From tracking tiny molecules to examining entire ecosystems, as a biology major at Queens you will engage in the process of science by studying a wide range of biological topics in the classroom, the laboratory and the field. You will study under an inquiry-based curriculum and use these experiences to apply learning to real scientific questions and to understand the impact of science on society. We offer both a Bachelor of Arts degree and a Bachelor of Science degree in biology. Upon graduation, you will be prepared for graduate studies, research careers, teaching biology and pre-professional studies in medicine, veterinary medicine, dentistry, occupational and physical therapy.
Benefits of Being a Bio Major
- Self-Design of STEM Courses and Liberal Arts Education
For the B.S. in biology degree, majors choose the 12 hours of courses that are taken in other STEM departments outside of Biology to complete the B.S. degree requirement. The strong liberal arts education provided at Queens provides a strong foundation in other non-STEM course content to best prepare a student for the dynamic workforce after graduation.
- Robust Student-Faculty Collaboration
Small class sizes combined with strong faculty interactions create a collaborative and supportive learning environment to guide students in reaching their career goals. Our award-winning faculty are committed to providing a strong learning community for our students which emphasizes critical thinking and application of biological principles. The curriculum includes peer mentors in introductory classes and faculty-student research projects.
- Research Opportunities
Students have research opportunities throughout their curriculum at Queens. All biology majors engage in a national research project SEA-PHAGES starting in their first introductory biology course as they search for new bacteriophage species in local soil samples. Faculty collaborate with students on organismal and cellular based research projects both within and outside of formal courses in the curriculum. Research projects include raptor tissue analysis, cancer cell culture, field tree surveys, bacteriophage interactions, and terrestrial and aquatic ecotoxicology.
- Classes in Rogers Hall
Dynamic classrooms and laboratories provide spaces for discussion and research in various settings for learning a broad range of biological principles.

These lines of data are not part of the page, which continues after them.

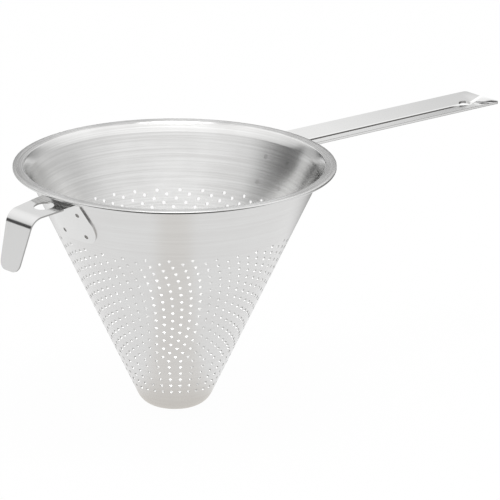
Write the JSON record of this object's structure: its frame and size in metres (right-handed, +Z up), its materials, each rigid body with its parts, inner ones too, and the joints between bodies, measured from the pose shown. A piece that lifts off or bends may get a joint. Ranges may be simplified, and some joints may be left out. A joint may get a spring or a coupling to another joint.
{
  "type": "chinois strainer",
  "caption": "Conical sheet-metal strainer with a perforated wall, closed rounded bottom, flat rim, long flat handle and a pot hook.",
  "frame": {"origin": "centre of the flat under the closed bottom", "axes": "+Z up along the cone's axis, +X along the handle, the hook at -X"},
  "size_m": [0.3966, 0.2, 0.1555],
  "materials": {
    "bowl_steel": "satin spun stainless steel",
    "strip_steel": "smooth stainless steel strip",
    "weld_steel": "spot weld, slightly darkened"
  },
  "bodies": {
    "root": {"strainer_bowl": "bowl_steel", "handle": "strip_steel", "hook": "strip_steel", "hook_spot_welds": "weld_steel", "handle_spot_welds": "weld_steel"}
  },
  "joints": []
}
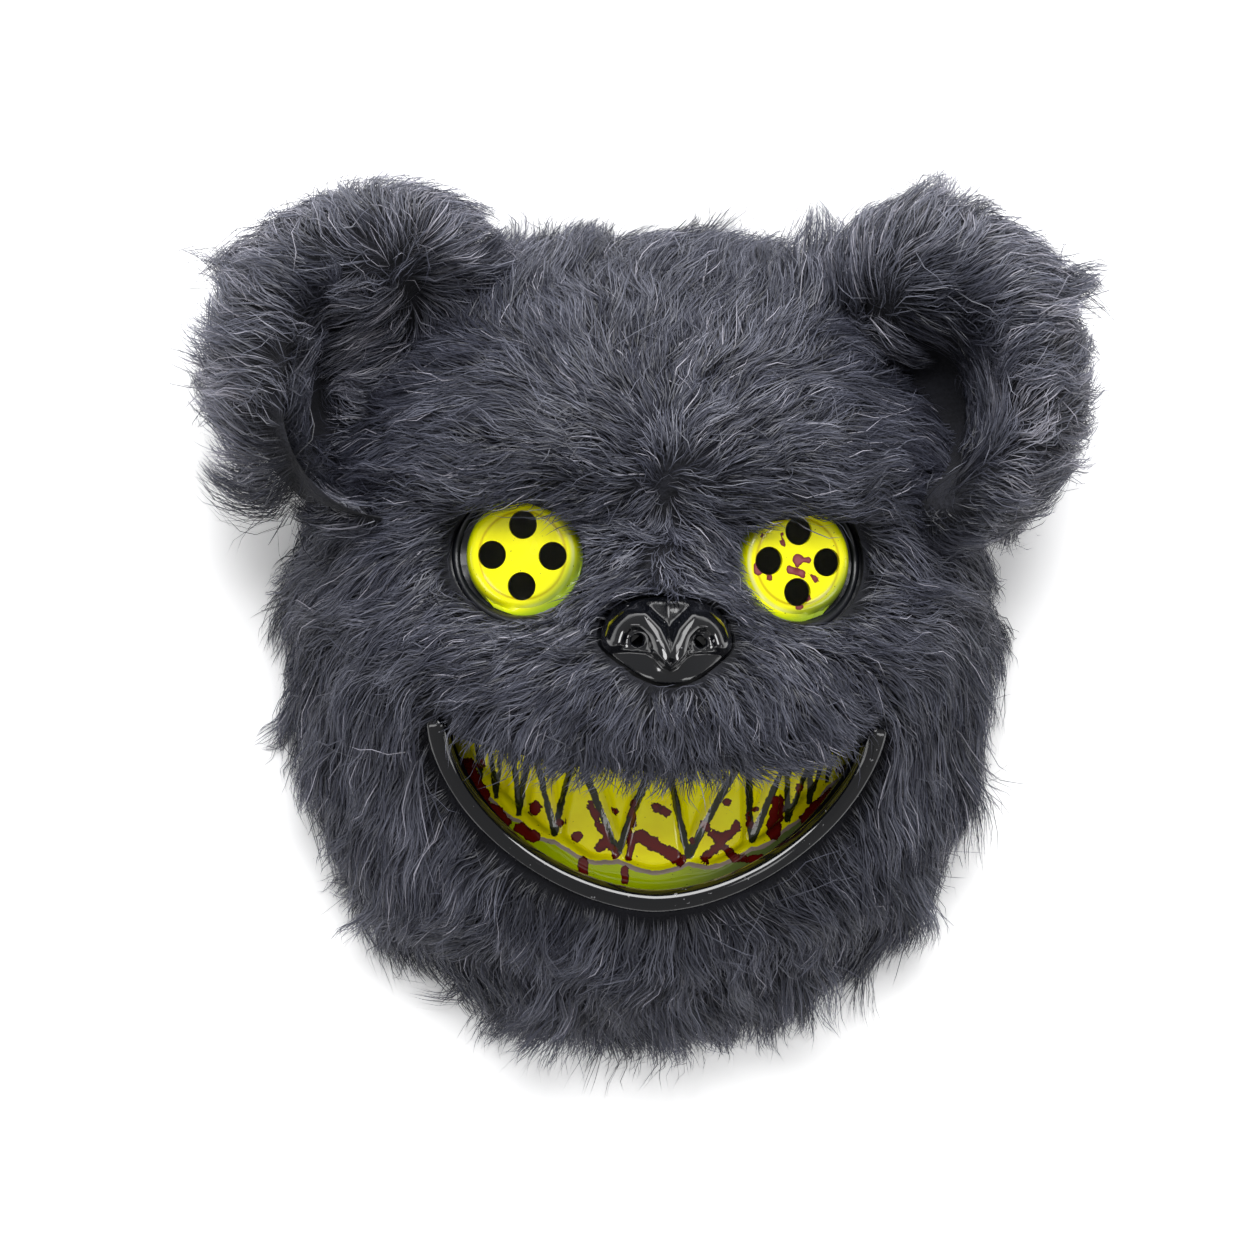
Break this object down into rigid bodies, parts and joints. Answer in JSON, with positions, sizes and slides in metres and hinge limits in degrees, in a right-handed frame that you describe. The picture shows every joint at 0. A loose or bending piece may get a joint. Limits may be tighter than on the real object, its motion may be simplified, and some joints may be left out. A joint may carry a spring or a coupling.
{
  "type": "furry bear face mask",
  "caption": "Full-face bear mask: thin plastic face under a long-haired plush cover, with cupped plush ears, pierced eye lenses, a nose and a wide toothy grin.",
  "frame": {"origin": "centre of the bounding box at the plane of the shell's rim, on which the mask lies face up", "axes": "+Z out of the face, +Y towards the crown, +X towards the ear on the viewer's right"},
  "size_m": [0.2546, 0.2508, 0.0962],
  "materials": {
    "plush": "long charcoal acrylic pile in uneven locks, dark at the roots",
    "shell_plastic": "black vacuum-formed plastic, glossy where it shows",
    "gloss_black": "high gloss black paint",
    "yellow_lens": "glossy yellow, lime towards the rim, with red-brown splashes",
    "yellow_teeth": "glossy yellow teeth and olive gums with dark grooves and red-brown splashes"
  },
  "bodies": {
    "root": {"face_shell": "shell_plastic", "plush_cover": "plush", "ear_left": "plush", "ear_right": "plush", "eye_lens_left": "yellow_lens", "eye_lens_right": "yellow_lens", "tooth_plate": "yellow_teeth", "lip_bead": "gloss_black", "nose": "gloss_black"}
  },
  "joints": []
}
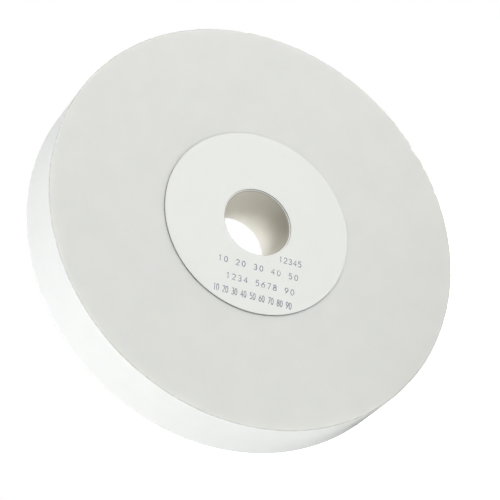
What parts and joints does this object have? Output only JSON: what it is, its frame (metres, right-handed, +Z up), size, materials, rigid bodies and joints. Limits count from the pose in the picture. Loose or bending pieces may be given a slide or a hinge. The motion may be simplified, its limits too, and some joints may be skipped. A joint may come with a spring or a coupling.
{
  "type": "straight grinding wheel",
  "caption": "Straight vitrified white alumina grinding wheel: a flat abrasive ring with a lined bore and a paper blotter on each side, for a bench grinder.",
  "frame": {"origin": "the wheel's centre: on the bore's axis, half way through its thickness", "axes": "+Y along the bore's axis, from the printed front face to the rear face; +Z up, with the wheel standing upright as on a grinder's spindle; +X to the right seen from the front"},
  "size_m": [0.2, 0.0312, 0.2],
  "materials": {
    "abrasive": "fine-grained porous white vitrified alumina, dressed flat, matte",
    "bush": "smooth moulded plastic, satin",
    "blotter_paper": "matte uncoated white paper, the front one stamped with plain numbers"
  },
  "bodies": {
    "root": {"abrasive_body": "abrasive", "bore_bush": "bush", "front_blotter": "blotter_paper", "rear_blotter": "blotter_paper"}
  },
  "joints": []
}
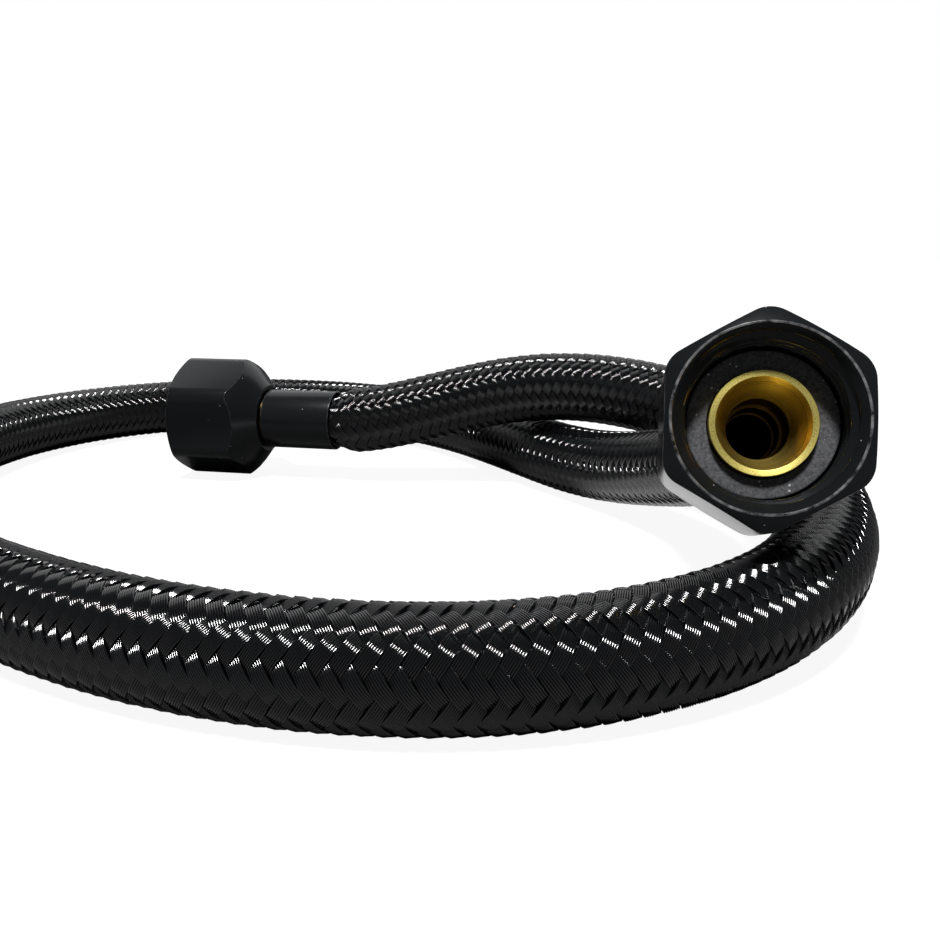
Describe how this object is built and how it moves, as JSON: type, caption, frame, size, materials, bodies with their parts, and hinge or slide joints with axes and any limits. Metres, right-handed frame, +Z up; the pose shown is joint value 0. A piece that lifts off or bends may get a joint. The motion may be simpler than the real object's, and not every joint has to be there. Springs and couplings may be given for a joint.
{
  "type": "braided supply line",
  "caption": "Flexible braided hose in a loose loop, with a brass core, rubber sealing washer and black hexagonal union nut on each end.",
  "frame": {"origin": "on the surface the line lies on, under the middle of the box of the end fittings", "axes": "+Z up; the near union nut's mouth looks along -Y and a little up, and the loop reaches out along +Y behind it"},
  "size_m": [0.1849, 0.2025, 0.0446],
  "materials": {
    "black_coating": "satin black coating on metal, worn a little brighter on the edges",
    "washer_rubber": "matt dark grey rubber",
    "brass": "turned brass, bright",
    "tube_rubber": "matt black rubber",
    "black_braid": "glossy black filaments woven in bands"
  },
  "bodies": {
    "hose": {"near_brass_core": "brass", "near_crimp_ferrule": "black_coating", "far_brass_core": "brass", "far_crimp_ferrule": "black_coating", "inner_tube": "tube_rubber", "braided_jacket": "black_braid"},
    "near_nut": {"near_union_nut": "black_coating"},
    "far_nut": {"far_union_nut": "black_coating"},
    "near_washer": {"near_sealing_washer": "washer_rubber"},
    "far_washer": {"far_sealing_washer": "washer_rubber"}
  },
  "joints": [
    {"name": "near_nut_spin", "type": "hinge", "parent": "hose", "child": "near_nut", "pos_m": [0.04411, -0.06291, 0.0322], "axis": [-0.1446, -0.9448, 0.294], "continuous": true},
    {"name": "far_nut_spin", "type": "hinge", "parent": "hose", "child": "far_nut", "pos_m": [-0.05589, 0.05499, 0.01328], "axis": [-0.9755, 0.2198, 0], "continuous": true},
    {"name": "near_washer_slide", "type": "slide", "parent": "hose", "child": "near_washer", "axis": [-0.1446, -0.9448, 0.294], "range_m": [0, 0.0095]},
    {"name": "far_washer_slide", "type": "slide", "parent": "hose", "child": "far_washer", "axis": [-0.9755, 0.2198, 0], "range_m": [0, 0.0095]}
  ]
}
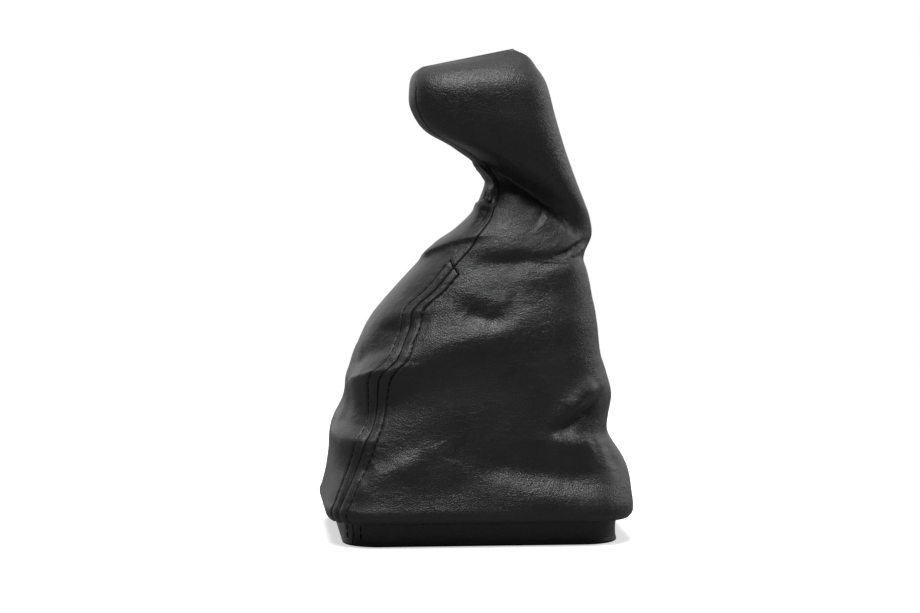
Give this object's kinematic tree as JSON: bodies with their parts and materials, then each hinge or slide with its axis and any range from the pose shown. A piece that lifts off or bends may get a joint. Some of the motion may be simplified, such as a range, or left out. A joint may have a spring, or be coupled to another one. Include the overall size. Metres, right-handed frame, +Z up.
{
  "type": "gear lever gaiter",
  "caption": "Sewn leather gear lever gaiter with a closed hood for the knob, a folded skirt and a moulded base frame inside its hem.",
  "frame": {"origin": "centre of the base, on the plane that the hem rests on", "axes": "+Z up, -X towards the nose that the hood leans over, -Y towards the left side"},
  "size_m": [0.1398, 0.1118, 0.2213],
  "materials": {
    "leather": "black grained leather, satin",
    "frame_plastic": "black moulded plastic, fine texture"
  },
  "bodies": {
    "root": {"left_side_panel": "leather", "right_side_panel": "leather", "nose_gusset": "leather", "base_frame": "frame_plastic"}
  },
  "joints": []
}
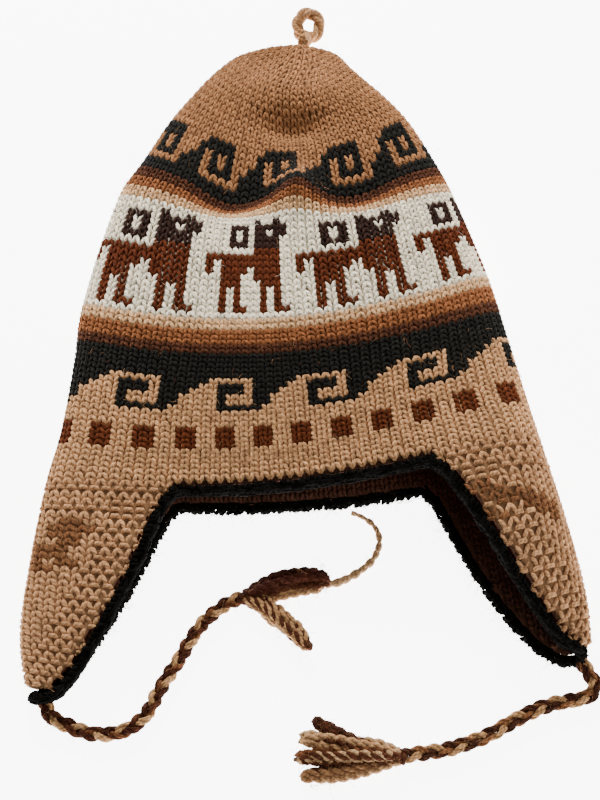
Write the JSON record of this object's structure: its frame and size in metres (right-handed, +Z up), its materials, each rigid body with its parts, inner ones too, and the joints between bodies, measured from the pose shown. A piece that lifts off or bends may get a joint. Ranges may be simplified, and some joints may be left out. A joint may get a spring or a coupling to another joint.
{
  "type": "knitted chullo hat",
  "caption": "Knitted wool hat with folded ear flaps, brown lining, black crocheted edging, a top loop and braided ties that end in looped tassels, lying on its back.",
  "frame": {"origin": "on the table, under the middle of the hat and its flaps and loop, without the ties", "axes": "+X to the right of the hat as it is seen from its brim, +Y from the brim to the top of the crown, +Z up from the table"},
  "size_m": [0.2736, 0.4614, 0.0523],
  "materials": {
    "patterned_knit": "stocking-stitch wool in tan, black, browns and cream, in bands of squares, hooks and llamas",
    "tan_knit": "stocking-stitch tan wool with purl ridges and a small rust motif",
    "brown_knit": "dark reddish brown knit, matt",
    "black_crochet": "crocheted black wool, fuzzy",
    "tan_cord": "twisted tan wool cord",
    "braided_yarn": "three-strand braid of tan and dark brown wool",
    "tassel_yarn": "loops of plied tan and dark brown wool",
    "tan_yarn": "single soft tan yarn"
  },
  "bodies": {
    "root": {"crown": "patterned_knit", "ear_flap_left": "tan_knit", "ear_flap_right": "tan_knit", "lining": "brown_knit", "edging": "black_crochet", "top_loop": "tan_cord", "tie_cord_left": "braided_yarn", "tie_cord_right": "braided_yarn", "tassel_left": "tassel_yarn", "tassel_right": "tassel_yarn", "loose_yarn": "tan_yarn"}
  },
  "joints": []
}
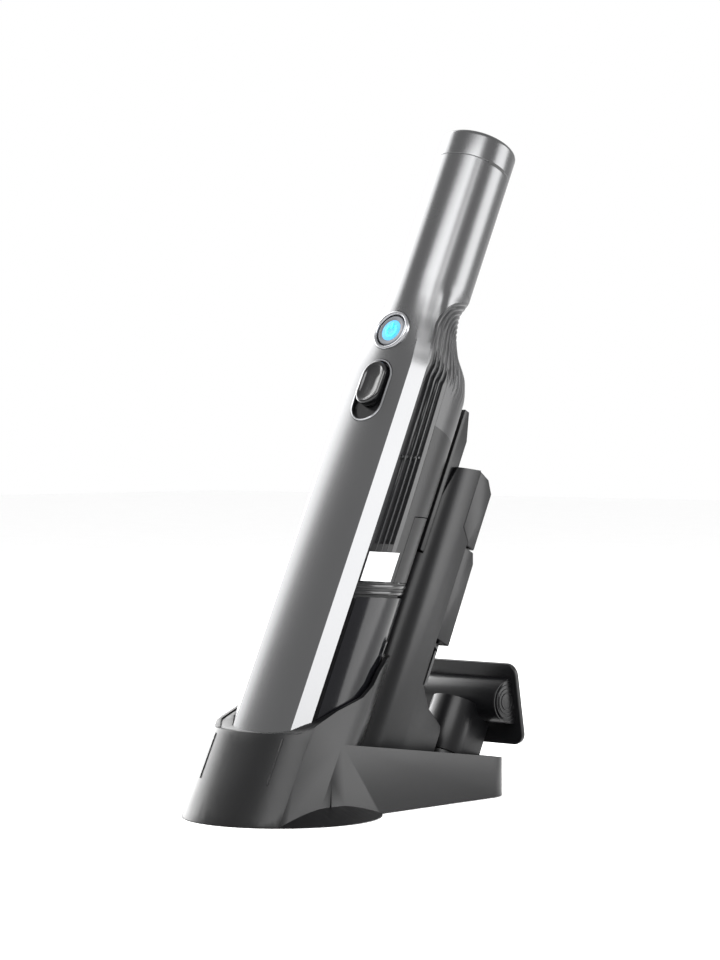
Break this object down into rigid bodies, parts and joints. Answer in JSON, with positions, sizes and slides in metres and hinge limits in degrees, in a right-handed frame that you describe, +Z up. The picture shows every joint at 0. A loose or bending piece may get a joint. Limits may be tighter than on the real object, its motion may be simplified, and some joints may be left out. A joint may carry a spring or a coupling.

This platinum LEED-certified science building emphasizes the environmental principles that are taught within its walls.
Students intern in a variety of settings which prepare them for a career in research, teaching or clinical professions.
- Asheboro Zoo
- Carolina Raptor Center
- Carolinas Medical Center
- Cannon Research Center
- Discovery Place Science Museum
- Mecklenburg Environmental Protection Agency
- Presbyterian Hospital
- National summer undergraduate research programs
- International internships including research and clinical programs in Costa Rica, Peru, Ecuador, Sri Lanka and Spain
Biology major Reham Garash '14 pursued an international internship at a hospital in Sri Lanka, where she led in a project to help stop the spread of disease.
When You Graduate
Upon graduation, you will be prepared for graduate studies, research careers, teaching biology at the secondary level (9-12), and pre-professional studies in medicine, veterinary medicine, dentistry, and occupational and physical therapy. Paths for recent graduates include doctoral programs in cell biology, microbiology, ecology and animal behavior; MD and DO medical schools; physician assistant programs; veterinary medicine; pharmacy; marketing coordinator for industry; lab technician.
Biology major Meredith Keeley '14, came to Queens with the desire to become a veterinarian, then changed courses to pursue international animal research. Meredith says, "Dr. DeJaco and Dr. Thomas helped me learn about possibilities I didn't know existed."